I’ve tried different variations of tackle for scratching and have come full circle. I like an 11ft to 12ft rod, relatively stiff and fast taper, with a large arbor casting grinder with 25 to 30lb braid. The reason for the length is it’s nice to fish with a lighter stick, and you need to scale down.

I prefer a stiffer rod such as the 11’6” Poseidon HMG Ultra-Light. It’s sensitive enough for bite detection, throwing 2oz to 4oz, etc, but it locks up quickly, so you can connect to a fish and bully it around rocks when needed. I’ve tried 11ft spinning rods and they don’t have the backbone for quick hook or bullying. The Poseidon Ultra-Light is also light as a feather …

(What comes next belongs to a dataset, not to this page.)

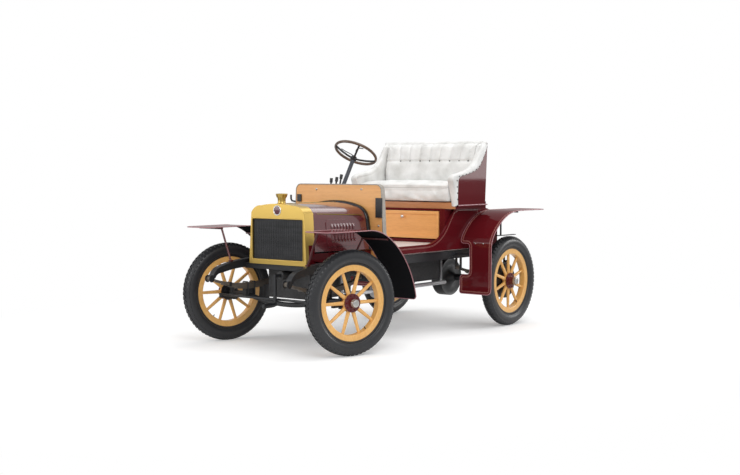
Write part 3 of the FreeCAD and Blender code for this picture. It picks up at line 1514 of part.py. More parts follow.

I’ve used the smaller spinning reels. Once again, I felt they were just short on what I needed. I like a big power handle to wind fast and get that trace up to surface, to avoid getting stuck. I also like the wide arbor reel for the occasional situation when you want to be able to put that long throw in. The Daiwa Windcast 5500 does all that and also has a very small, but strong, gearbox, which keeps it light. It may look big, but I’m about functionality, not looks! Also, the Windcast has a quick drag (QD), and I find that handy when scratching.

The braid often comes down to personal choice and previous experience. I’ve use the Mustad 25lb braid for many years and I find it phenomenal, spinning or scratching. The other very good “value-for-money” braid is the Triple Fish Gator, and if you want an eight-weave braid, the Triple Fish Orange. You want between 25lb and 35lb. Braid may be very thin, but it still drags. It’s porous, so water holds on to it. The heavier the braid, the heavier the sinker … which is not what you want!


The Transkei and into the Eastern Cape has the best scratching in the country; this is because the human population hasn’t decimated the fish stocks. So when going to the Transkei or the Eastern Cape, do yourself a favour and pack in all the scratching gear. On many occasions I’ve had more fun scratching than in the shark or kob sessions.